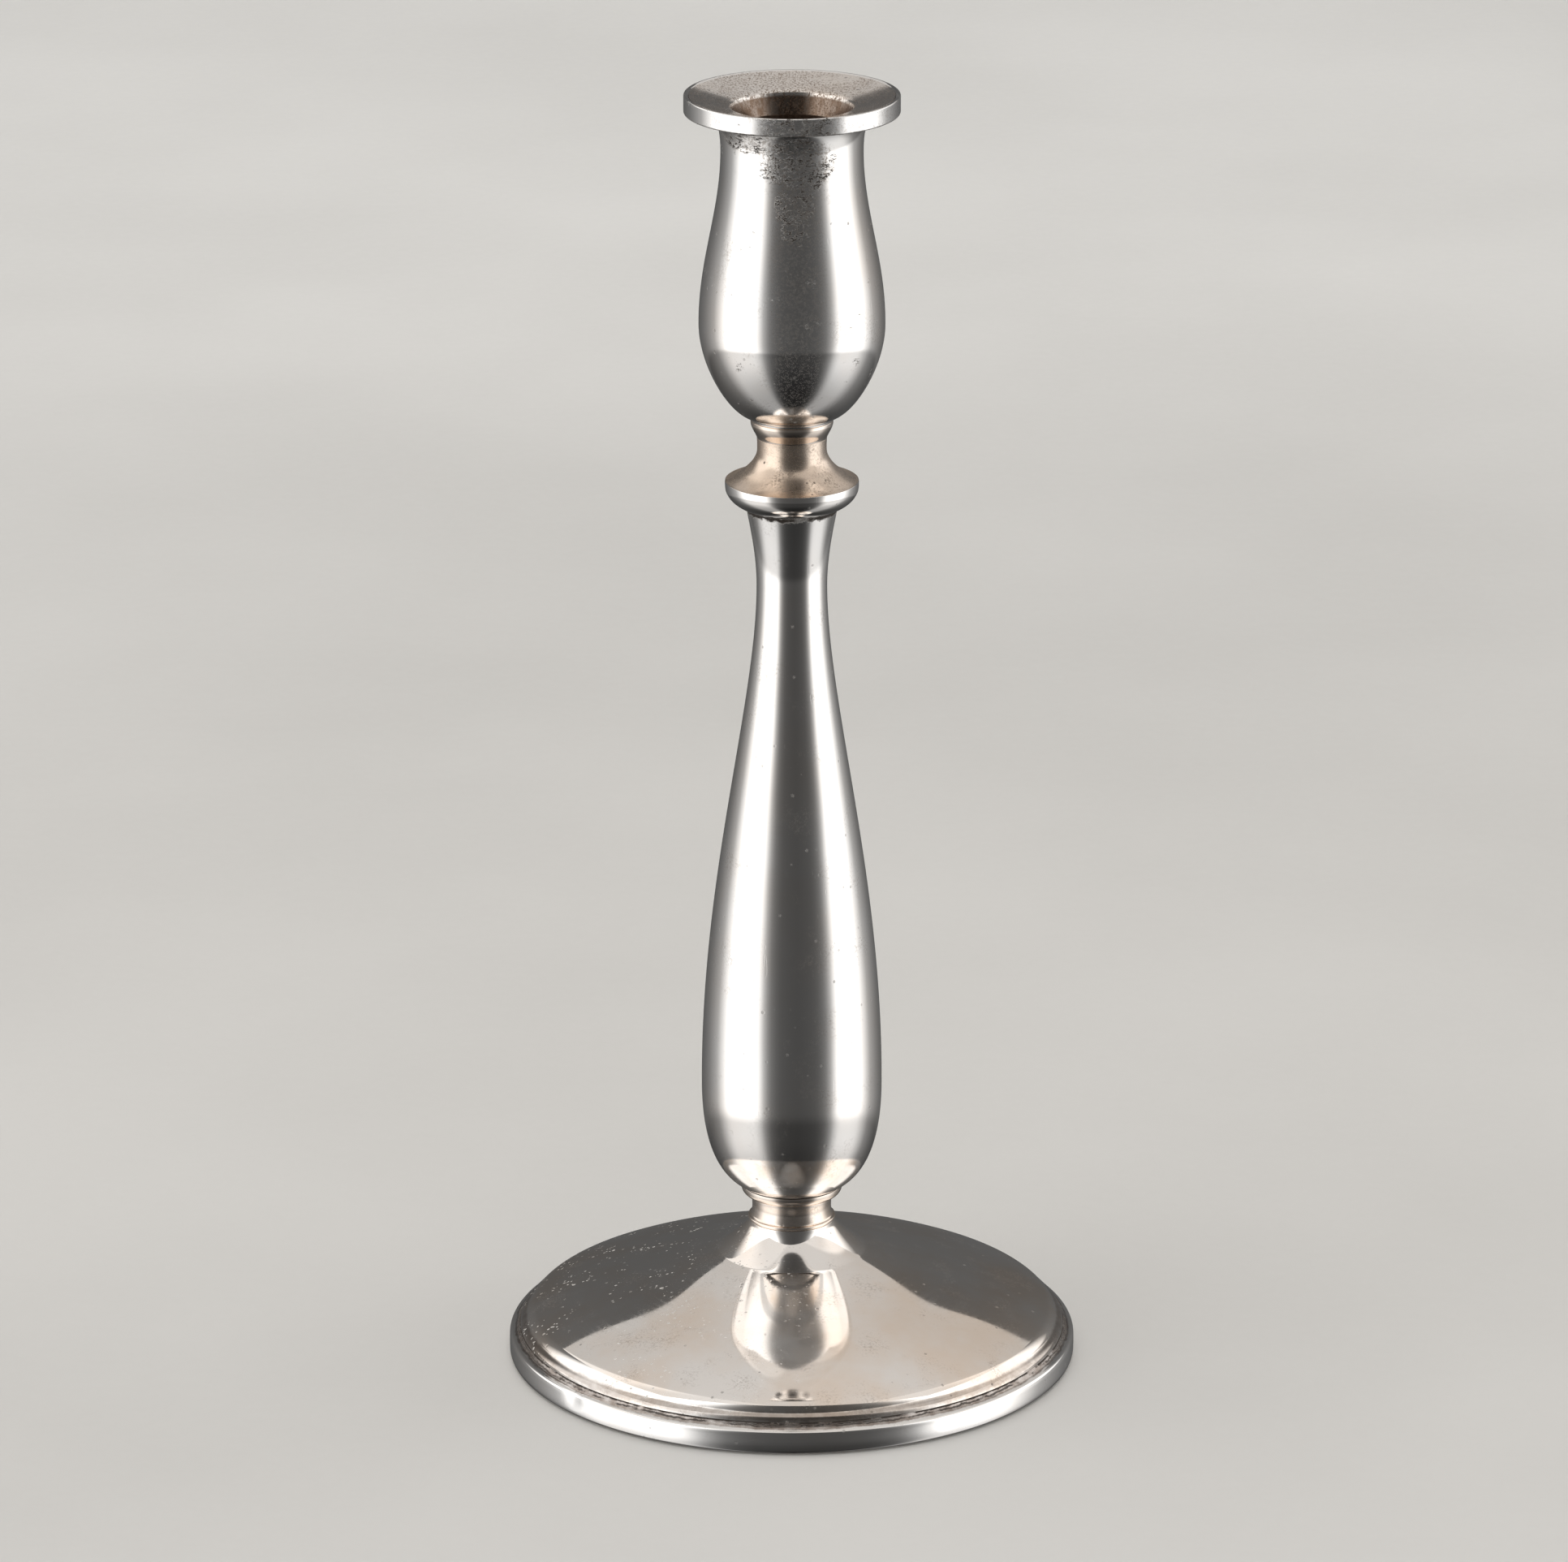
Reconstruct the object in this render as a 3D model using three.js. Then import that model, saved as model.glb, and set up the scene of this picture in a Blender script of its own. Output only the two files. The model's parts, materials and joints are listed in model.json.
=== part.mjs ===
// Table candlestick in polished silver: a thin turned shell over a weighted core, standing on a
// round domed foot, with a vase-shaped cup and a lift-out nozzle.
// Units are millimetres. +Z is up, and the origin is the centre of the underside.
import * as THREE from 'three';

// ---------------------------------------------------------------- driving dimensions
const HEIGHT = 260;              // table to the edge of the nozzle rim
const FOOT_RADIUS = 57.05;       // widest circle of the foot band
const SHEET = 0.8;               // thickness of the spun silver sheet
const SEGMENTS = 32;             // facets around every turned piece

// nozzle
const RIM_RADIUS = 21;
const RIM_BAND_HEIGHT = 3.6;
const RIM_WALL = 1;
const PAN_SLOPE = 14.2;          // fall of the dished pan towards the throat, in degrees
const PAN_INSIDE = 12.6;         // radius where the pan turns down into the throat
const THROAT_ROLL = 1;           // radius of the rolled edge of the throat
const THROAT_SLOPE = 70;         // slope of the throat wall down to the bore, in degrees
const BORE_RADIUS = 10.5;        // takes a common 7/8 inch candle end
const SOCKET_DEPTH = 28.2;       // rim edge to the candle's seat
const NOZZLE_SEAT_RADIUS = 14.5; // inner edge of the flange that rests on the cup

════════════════

*Exercise goal*:
Quote the whole listing above, leaving nothing out.

*Answer to this problem*:
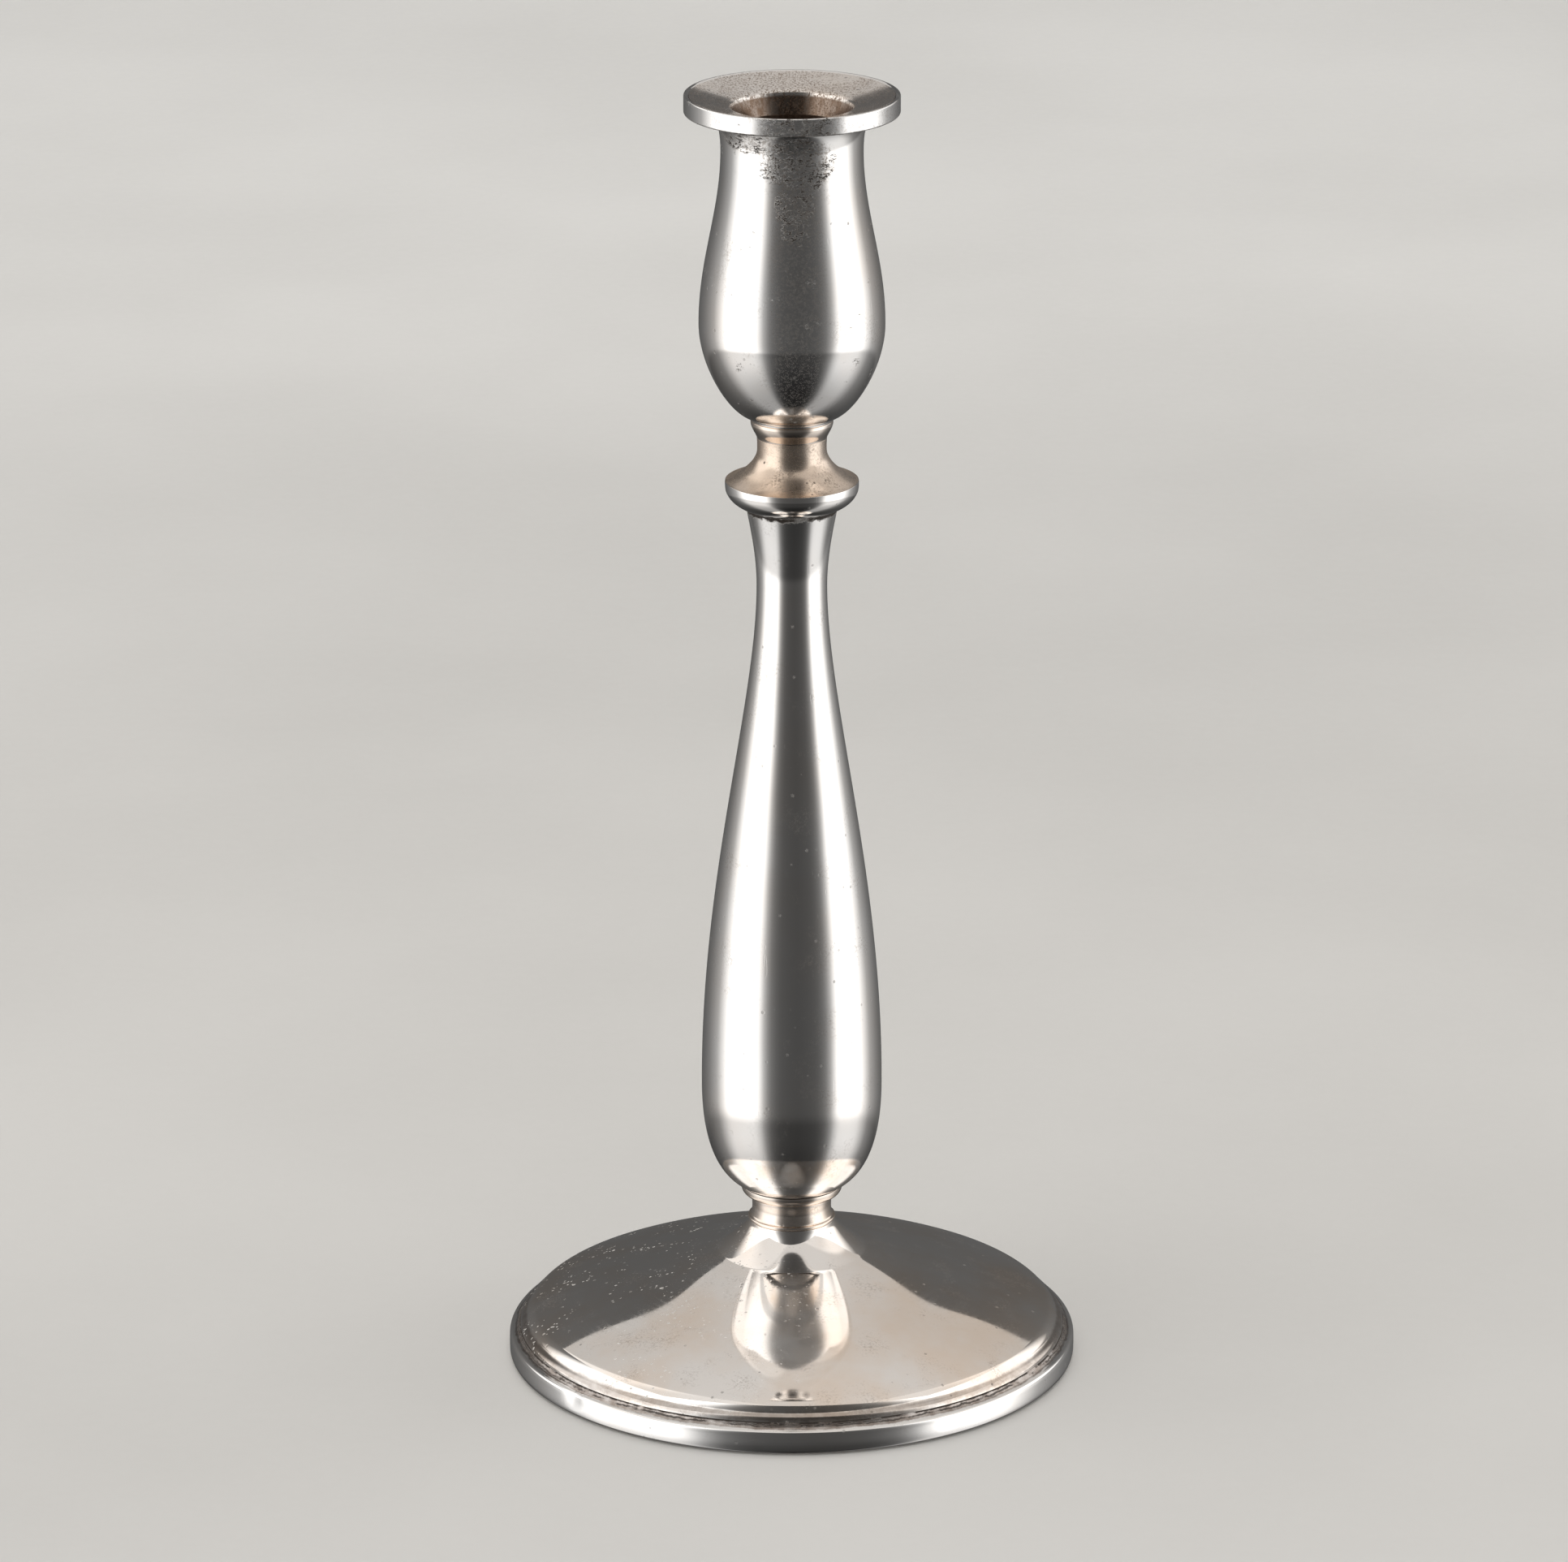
Reconstruct the object in this render as a 3D model using three.js. Then import that model, saved as model.glb, and set up the scene of this picture in a Blender script of its own. Output only the two files. The model's parts, materials and joints are listed in model.json.
=== part.mjs ===
// Table candlestick in polished silver: a thin turned shell over a weighted core, standing on a
// round domed foot, with a vase-shaped cup and a lift-out nozzle.
// Units are millimetres. +Z is up, and the origin is the centre of the underside.
import * as THREE from 'three';

// ---------------------------------------------------------------- driving dimensions
const HEIGHT = 260;              // table to the edge of the nozzle rim
const FOOT_RADIUS = 57.05;       // widest circle of the foot band
const SHEET = 0.8;               // thickness of the spun silver sheet
const SEGMENTS = 32;             // facets around every turned piece

// nozzle
const RIM_RADIUS = 21;
const RIM_BAND_HEIGHT = 3.6;
const RIM_WALL = 1;
const PAN_SLOPE = 14.2;          // fall of the dished pan towards the throat, in degrees
const PAN_INSIDE = 12.6;         // radius where the pan turns down into the throat
const THROAT_ROLL = 1;           // radius of the rolled edge of the throat
const THROAT_SLOPE = 70;         // slope of the throat wall down to the bore, in degrees
const BORE_RADIUS = 10.5;        // takes a common 7/8 inch candle end
const SOCKET_DEPTH = 28.2;       // rim edge to the candle's seat
const NOZZLE_SEAT_RADIUS = 14.5; // inner edge of the flange that rests on the cup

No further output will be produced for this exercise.